MAE_table <- c(compute_MAE(different_ks[1]), 
  compute_MAE(different_ks[2]),
  compute_MAE(different_ks[3]),
  compute_MAE(different_ks[4]),
  compute_MAE(different_ks[5]),
  compute_MAE(different_ks[6]),
  compute_MAE(different_ks[7]),
  compute_MAE(different_ks[8]))

names(MAE_table) <- k_numbers


knitr::kable(MAE_table, caption = "*Table 1: Mean absolute error on the knn model for 8 different values of k*")
Table 1: Mean absolute error on the knn model for 8 different values of k
x
1 1.495793
2 1.303756
5 1.175692
8 1.147647
15 1.123898
50 1.111188
150 1.128479
300 1.153778

The MAE values go down for a while with increasing k, then go back up after 50. Finding the optimal k for this model is the objective of the next exercise question.

3 optimal k

Is there an “optimal” k in terms of model generalisability? Edit your code to determine an optimal k.

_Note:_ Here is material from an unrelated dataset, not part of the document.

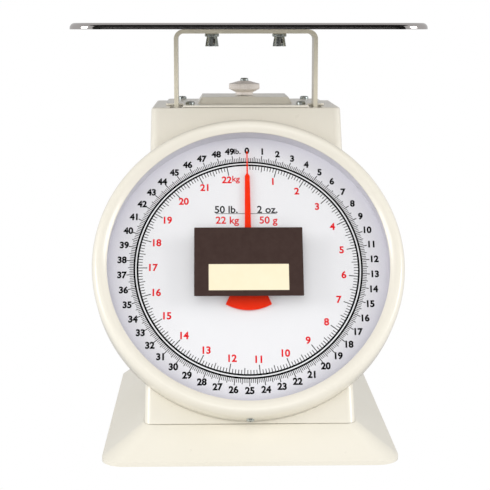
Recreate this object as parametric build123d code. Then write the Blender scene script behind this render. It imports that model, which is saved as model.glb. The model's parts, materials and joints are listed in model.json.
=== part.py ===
"""Mechanical dial platform scale with an inclined dial, spring balance and rack-and-pinion pointer drive.

Millimetres, +Z up, the dial faces -Y. The origin is under the middle of the whole scale's bounding box.
Lengths along Y are first measured from the yoke's centre plane, then moved by SHIFT_Y when written.
Pieces of the dial and the movement are drawn square to the face and laid on it by on_face().
"""
from build123d import *
import math
import os

# ---- overall sizes ----
PLATFORM_SIZE = 240.0
PLATFORM_TOP_Z = 292.0
BASE_WIDTH = 200.2
BASE_FRONT = 149.6
BASE_REAR = 98.0
HOUSING_TOP_Z = 230.6
HOUSING_TOP_WIDTH = 140.0
HOUSING_BOTTOM_WIDTH = 143.7
HOUSING_TOP_FRONT = 13.0
HOUSING_REAR = 84.8
FACE_LEAN = 28.93
DECK_Z = 23.3

# ---- sheet metal and general fits ----
SHEET = 1.2
SEAM = 0.3
SLIDE_GAP = 0.4
RUNNING_GAP = 0.04
SCREW_HOLE_GAP = 0.25

# ---- platform and yoke ----
PAN_SHEET = 1.0
PAN_RIM_HEIGHT = 4.2
PAN_EDGE_RADIUS = 3.4
PAN_CORNER_RADIUS = 25.0
YOKE_WIDTH = 106.0
YOKE_THICK = 3.0
YOKE_DEPTH = 20.0
YOKE_TOP_Z = 287.5
YOKE_BEND = 7.0
YOKE_LEG_BOTTOM_Z = 128.0
CLIP_X = 25.0
STUD_RADIUS = 2.4
CLIP_GAP = 0.3
CLIP_BORE = STUD_RADIUS + CLIP_GAP
CLIP_WALL = 1.2
CLIP_FLANGE_RADIUS = 5.3
CLIP_FLANGE_HEIGHT = 2.4
CLIP_SPLAY = 1.1
CLIP_LENGTH = 9.4
BOSS_RADIUS = 8.5

# ---- base ----
RIM_BOTTOM_Z = 1.0
RIM_TOP_Z = 3.8
BASE_CORNER_RADIUS = 16.0
DECK_CORNER_RADIUS = 9.0
DECK_MARGIN = 1.0
FOOT_RADIUS = 8.0
FOOT_X = 78.0
BOTTOM_PLATE_Z = 2.6
BOTTOM_PLATE_GAP = 0.9

# ---- housing ----
HOUSING_EDGE_RADIUS = 5.5
HOUSING_TOP_RADIUS = 2.0
LEG_SLOT_OFFSET = 0.5
LEG_SLOT_X = YOKE_WIDTH / 2 - YOKE_THICK / 2 + LEG_SLOT_OFFSET
LEG_SLOT_WIDTH = 9.0
LEG_SLOT_CLEAR = 2.3
LEG_SLOT_DEPTH = YOKE_DEPTH + 2 * LEG_SLOT_CLEAR
FLANGE_WIDTH = 10.0
TAB_X = 40.0
TAB_WIDTH = 5.0

# ---- top cover and zero knob ----
COVER_FRONT_WIDTH = 93.0
COVER_REAR_WIDTH = 120.0
COVER_FRONT = 12.4
COVER_STEP_Y = 13.6
COVER_REAR_Y = 83.0
RAISED_PAN_WIDTH = 72.5
RAISED_PAN_FRONT_Y = 13.0
RAISED_PAN_REAR_Y = 77.0
RAISED_PAN_HEIGHT = 4.7
RAISED_PAN_SLOPE = 3.4
KNOB_Y = 44.7
KNOB_RADIUS = 11.9
KNOB_NECK_RADIUS = 6.8
KNOB_NECK_HEIGHT = 2.2
KNOB_TAPER_HEIGHT = 1.9
KNOB_RIM_HEIGHT = 4.6
KNOB_CONE_HEIGHT = 2.0
KNOB_ROUND = 0.8
KNOB_FLUTES = 44
KNOB_SCREW_HEAD = 3.1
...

Just like in the previous exercise, we use the mean absolute error (MAE) on the test dataset, determining it for every k between 0 and 100. This is done via looping and using the same function “compute_MAE” that was used for the last question. The MAEs are then plotted.

all_MAE <- c()

for (i in 1:100){
  all_MAE[i] <- compute_MAE(i)
  
}

min(all_MAE)
## [1] 1.104253
which.min(all_MAE)
## [1] 32
ggplot(
  data = data.frame(all_MAE), aes(x = 1:100, y = all_MAE)) + 
  geom_point() +
  geom_point(aes(x = which.min(all_MAE),
                 y =  min(all_MAE), color = 'red')) + 
  theme(legend.position = "none") +
  labs(y = "Mean absolute error", x = "k") 
*Figure 6: Mean absolute error of fit compared to measurements on the test set for k between 1 and 100*

Figure 6: Mean absolute error of fit compared to measurements on the test set for k between 1 and 100

Using the MAE as a metric and the test-datasets for various k, it seems as k = 32 (the red point) is the optimal value for highest generalisability, as it has the lowest Mean Absolute Error for the test data. However, it is hard to come to a simple conclusion using just this somewhat rigid dataset without any re-sampling or other metric.